Source data:
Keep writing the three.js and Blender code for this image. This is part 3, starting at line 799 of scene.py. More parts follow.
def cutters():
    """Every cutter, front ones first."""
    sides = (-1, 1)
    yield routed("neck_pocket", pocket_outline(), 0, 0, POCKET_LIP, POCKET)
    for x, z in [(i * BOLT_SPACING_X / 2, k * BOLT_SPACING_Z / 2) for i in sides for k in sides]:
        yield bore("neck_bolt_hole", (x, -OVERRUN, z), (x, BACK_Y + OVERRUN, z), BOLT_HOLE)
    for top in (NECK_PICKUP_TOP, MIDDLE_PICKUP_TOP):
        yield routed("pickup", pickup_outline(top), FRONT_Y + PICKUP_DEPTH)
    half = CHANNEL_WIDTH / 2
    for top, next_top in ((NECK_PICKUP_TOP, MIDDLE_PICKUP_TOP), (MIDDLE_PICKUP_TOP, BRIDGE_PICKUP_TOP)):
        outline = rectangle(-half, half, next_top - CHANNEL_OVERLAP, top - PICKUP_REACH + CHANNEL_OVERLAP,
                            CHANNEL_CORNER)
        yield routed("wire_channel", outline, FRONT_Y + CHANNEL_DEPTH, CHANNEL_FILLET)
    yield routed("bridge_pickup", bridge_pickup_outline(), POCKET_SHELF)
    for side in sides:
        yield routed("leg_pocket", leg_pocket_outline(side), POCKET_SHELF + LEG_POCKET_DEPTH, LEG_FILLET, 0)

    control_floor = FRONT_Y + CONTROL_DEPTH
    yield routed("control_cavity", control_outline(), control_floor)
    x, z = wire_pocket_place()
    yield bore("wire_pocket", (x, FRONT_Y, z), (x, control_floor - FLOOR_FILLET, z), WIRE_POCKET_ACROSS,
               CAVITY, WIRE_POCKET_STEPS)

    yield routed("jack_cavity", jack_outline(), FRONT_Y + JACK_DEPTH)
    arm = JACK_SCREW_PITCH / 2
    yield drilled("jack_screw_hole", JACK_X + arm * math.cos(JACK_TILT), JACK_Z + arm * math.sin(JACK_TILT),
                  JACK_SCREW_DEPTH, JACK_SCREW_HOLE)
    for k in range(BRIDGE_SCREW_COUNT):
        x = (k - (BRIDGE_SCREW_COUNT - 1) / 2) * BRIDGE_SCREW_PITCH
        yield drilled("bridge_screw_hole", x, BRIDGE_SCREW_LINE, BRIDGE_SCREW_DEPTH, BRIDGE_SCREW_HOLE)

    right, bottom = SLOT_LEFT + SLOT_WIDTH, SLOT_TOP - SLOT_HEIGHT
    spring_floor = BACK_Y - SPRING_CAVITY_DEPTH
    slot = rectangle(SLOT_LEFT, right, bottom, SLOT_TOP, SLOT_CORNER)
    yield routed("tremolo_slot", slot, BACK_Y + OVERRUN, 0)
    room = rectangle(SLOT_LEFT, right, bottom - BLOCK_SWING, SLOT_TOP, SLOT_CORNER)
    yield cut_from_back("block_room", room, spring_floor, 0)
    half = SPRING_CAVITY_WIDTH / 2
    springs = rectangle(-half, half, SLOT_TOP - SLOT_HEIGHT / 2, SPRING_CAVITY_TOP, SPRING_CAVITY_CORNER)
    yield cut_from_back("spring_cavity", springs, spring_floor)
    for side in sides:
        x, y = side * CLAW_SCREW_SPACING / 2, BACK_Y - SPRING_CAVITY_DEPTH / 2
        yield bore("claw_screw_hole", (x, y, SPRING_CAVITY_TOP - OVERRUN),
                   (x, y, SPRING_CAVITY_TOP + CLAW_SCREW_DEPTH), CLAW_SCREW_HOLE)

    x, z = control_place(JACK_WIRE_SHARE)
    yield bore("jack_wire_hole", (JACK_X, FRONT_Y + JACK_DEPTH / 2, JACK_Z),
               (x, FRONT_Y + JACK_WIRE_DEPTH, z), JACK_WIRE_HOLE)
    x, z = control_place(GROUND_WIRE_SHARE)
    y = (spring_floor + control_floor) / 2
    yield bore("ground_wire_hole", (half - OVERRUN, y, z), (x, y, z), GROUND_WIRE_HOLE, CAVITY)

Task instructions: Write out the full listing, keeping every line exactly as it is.

Answer for the task:
Keep writing the three.js and Blender code for this image. This is part 3, starting at line 799 of scene.py. More parts follow.
def cutters():
    """Every cutter, front ones first."""
    sides = (-1, 1)
    yield routed("neck_pocket", pocket_outline(), 0, 0, POCKET_LIP, POCKET)
    for x, z in [(i * BOLT_SPACING_X / 2, k * BOLT_SPACING_Z / 2) for i in sides for k in sides]:
        yield bore("neck_bolt_hole", (x, -OVERRUN, z), (x, BACK_Y + OVERRUN, z), BOLT_HOLE)
    for top in (NECK_PICKUP_TOP, MIDDLE_PICKUP_TOP):
        yield routed("pickup", pickup_outline(top), FRONT_Y + PICKUP_DEPTH)
    half = CHANNEL_WIDTH / 2
    for top, next_top in ((NECK_PICKUP_TOP, MIDDLE_PICKUP_TOP), (MIDDLE_PICKUP_TOP, BRIDGE_PICKUP_TOP)):
        outline = rectangle(-half, half, next_top - CHANNEL_OVERLAP, top - PICKUP_REACH + CHANNEL_OVERLAP,
                            CHANNEL_CORNER)
        yield routed("wire_channel", outline, FRONT_Y + CHANNEL_DEPTH, CHANNEL_FILLET)
    yield routed("bridge_pickup", bridge_pickup_outline(), POCKET_SHELF)
    for side in sides:
        yield routed("leg_pocket", leg_pocket_outline(side), POCKET_SHELF + LEG_POCKET_DEPTH, LEG_FILLET, 0)

    control_floor = FRONT_Y + CONTROL_DEPTH
    yield routed("control_cavity", control_outline(), control_floor)
    x, z = wire_pocket_place()
    yield bore("wire_pocket", (x, FRONT_Y, z), (x, control_floor - FLOOR_FILLET, z), WIRE_POCKET_ACROSS,
               CAVITY, WIRE_POCKET_STEPS)

    yield routed("jack_cavity", jack_outline(), FRONT_Y + JACK_DEPTH)
    arm = JACK_SCREW_PITCH / 2
    yield drilled("jack_screw_hole", JACK_X + arm * math.cos(JACK_TILT), JACK_Z + arm * math.sin(JACK_TILT),
                  JACK_SCREW_DEPTH, JACK_SCREW_HOLE)
    for k in range(BRIDGE_SCREW_COUNT):
        x = (k - (BRIDGE_SCREW_COUNT - 1) / 2) * BRIDGE_SCREW_PITCH
        yield drilled("bridge_screw_hole", x, BRIDGE_SCREW_LINE, BRIDGE_SCREW_DEPTH, BRIDGE_SCREW_HOLE)

    right, bottom = SLOT_LEFT + SLOT_WIDTH, SLOT_TOP - SLOT_HEIGHT
    spring_floor = BACK_Y - SPRING_CAVITY_DEPTH
    slot = rectangle(SLOT_LEFT, right, bottom, SLOT_TOP, SLOT_CORNER)
    yield routed("tremolo_slot", slot, BACK_Y + OVERRUN, 0)
    room = rectangle(SLOT_LEFT, right, bottom - BLOCK_SWING, SLOT_TOP, SLOT_CORNER)
    yield cut_from_back("block_room", room, spring_floor, 0)
    half = SPRING_CAVITY_WIDTH / 2
    springs = rectangle(-half, half, SLOT_TOP - SLOT_HEIGHT / 2, SPRING_CAVITY_TOP, SPRING_CAVITY_CORNER)
    yield cut_from_back("spring_cavity", springs, spring_floor)
    for side in sides:
        x, y = side * CLAW_SCREW_SPACING / 2, BACK_Y - SPRING_CAVITY_DEPTH / 2
        yield bore("claw_screw_hole", (x, y, SPRING_CAVITY_TOP - OVERRUN),
                   (x, y, SPRING_CAVITY_TOP + CLAW_SCREW_DEPTH), CLAW_SCREW_HOLE)

    x, z = control_place(JACK_WIRE_SHARE)
    yield bore("jack_wire_hole", (JACK_X, FRONT_Y + JACK_DEPTH / 2, JACK_Z),
               (x, FRONT_Y + JACK_WIRE_DEPTH, z), JACK_WIRE_HOLE)
    x, z = control_place(GROUND_WIRE_SHARE)
    y = (spring_floor + control_floor) / 2
    yield bore("ground_wire_hole", (half - OVERRUN, y, z), (x, y, z), GROUND_WIRE_HOLE, CAVITY)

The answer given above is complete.